Training and running these expansive models require substantial amounts of time and energy, raising concerns about sustainability and restricting the types of hardware they can be used on. Additionally, users often need AI models for specific tasks rather than as generalists, meaning the broad capabilities of these models can sometimes hinder performance and decrease accuracy. Is there a way to make these large-scale pre-trained models more effective by having them ‘forget’ irrelevant data?
A research team, led by Associate Professor Go Irie from the Tokyo University of Science (TUS), Japan, has recently tackled this issue in a paper set to be presented at Neural Information Processing Systems (NeurIPS 2024). They introduced a technique known as “black-box forgetting,” which allows users to gradually modify the text prompts given to a black-box vision-language classifier to selectively forget certain recognizable classes. The study also involved co-authors Mr. Yusuke Kuwana and Mr. Yuta Goto from TUS and Dr. Takashi Shibata from NEC Corporation.
“In many applications, it isn’t necessary to classify all types of object classes,” Dr. Irie notes. “For instance, in autonomous driving, recognizing just a few classes like cars, pedestrians, and traffic signs is sufficient. Identifying unrelated categories like food or furniture isn’t needed and can actually reduce classification accuracy, waste computational resources, and pose risks for data leakage.”
While some selective forgetting methods exist for pre-trained models, they typically require a white-box scenario where users can access the model’s internal parameters and structure. However, users often work with black-box systems and cannot access these details for various commercial and ethical reasons. Therefore, the researchers needed to apply a derivative-free optimization approach—one that does not depend on having access to the model’s gradients.
To achieve this, they adapted a method called CMA-ES and used the CLIP image classifier as their experimental model. This evolutionary algorithm works by testing various candidate prompts with the model and evaluating the outcomes against predetermined objectives, and then updating a multivariate distribution based on these evaluations.
Nonetheless, the efficiency of derivative-free optimization strategies declines rapidly with larger problems.
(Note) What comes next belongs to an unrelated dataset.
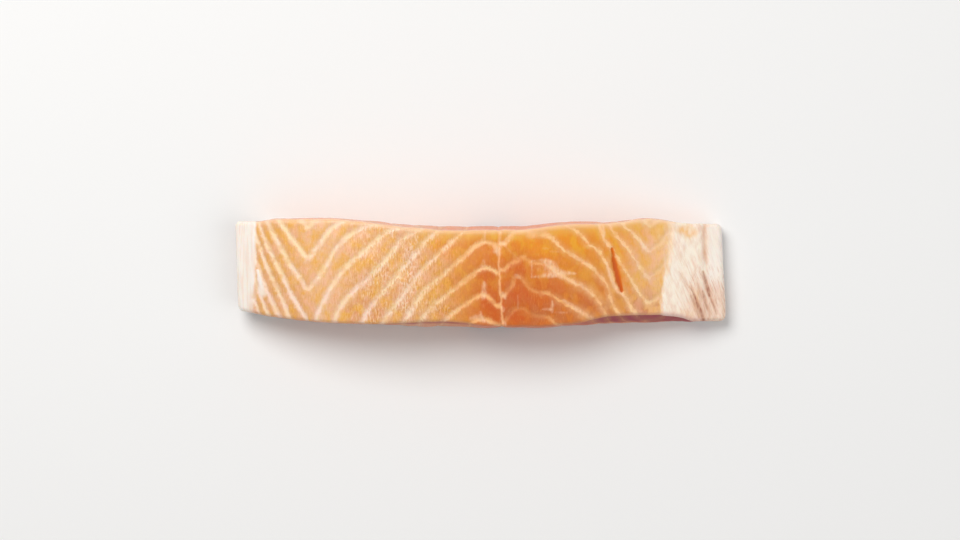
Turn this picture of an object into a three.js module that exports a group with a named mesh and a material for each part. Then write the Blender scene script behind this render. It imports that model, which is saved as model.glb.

As more classes are targeted for forgetting, the ‘latent context’ used for optimizing the input prompts becomes increasingly complex. To overcome this, the research team created a new parameterization technique called ‘latent context sharing.’ This technique breaks down the latent context generated from prompts into smaller, manageable elements, identifying some as ‘unique’ to a token and others as ‘shared’ across multiple tokens. Focusing on these smaller segments makes the optimization challenge much less complex.
The researchers tested their technique with various benchmark image classification datasets, attempting to make CLIP ‘forget’ about 40% of the classes within those datasets. This study represents a significant advancement as it aims to cause a pre-trained vision-language model to not recognize specific classes even under black-box conditions, and the early results are quite promising.
This innovative approach has noteworthy implications in artificial intelligence and machine learning, potentially enhancing the performance of large-scale models in specialized roles, thereby widening their already impressive applications. Another possible use is preventing image generation models from creating inappropriate content by instructing them to forget certain visual contexts.
Additionally, this method might address rising privacy concerns in the industry. “When a service provider needs to remove specific information from a model, it often requires retraining the model from scratch and eliminating the problematic data from the training set, which is incredibly energy-intensive,” Dr. Irie explains. “Selective forgetting, also known as machine unlearning, could offer a more efficient alternative.” This means it could contribute to solutions that support the “Right to be Forgotten,” a particularly delicate issue in sectors like healthcare and finance.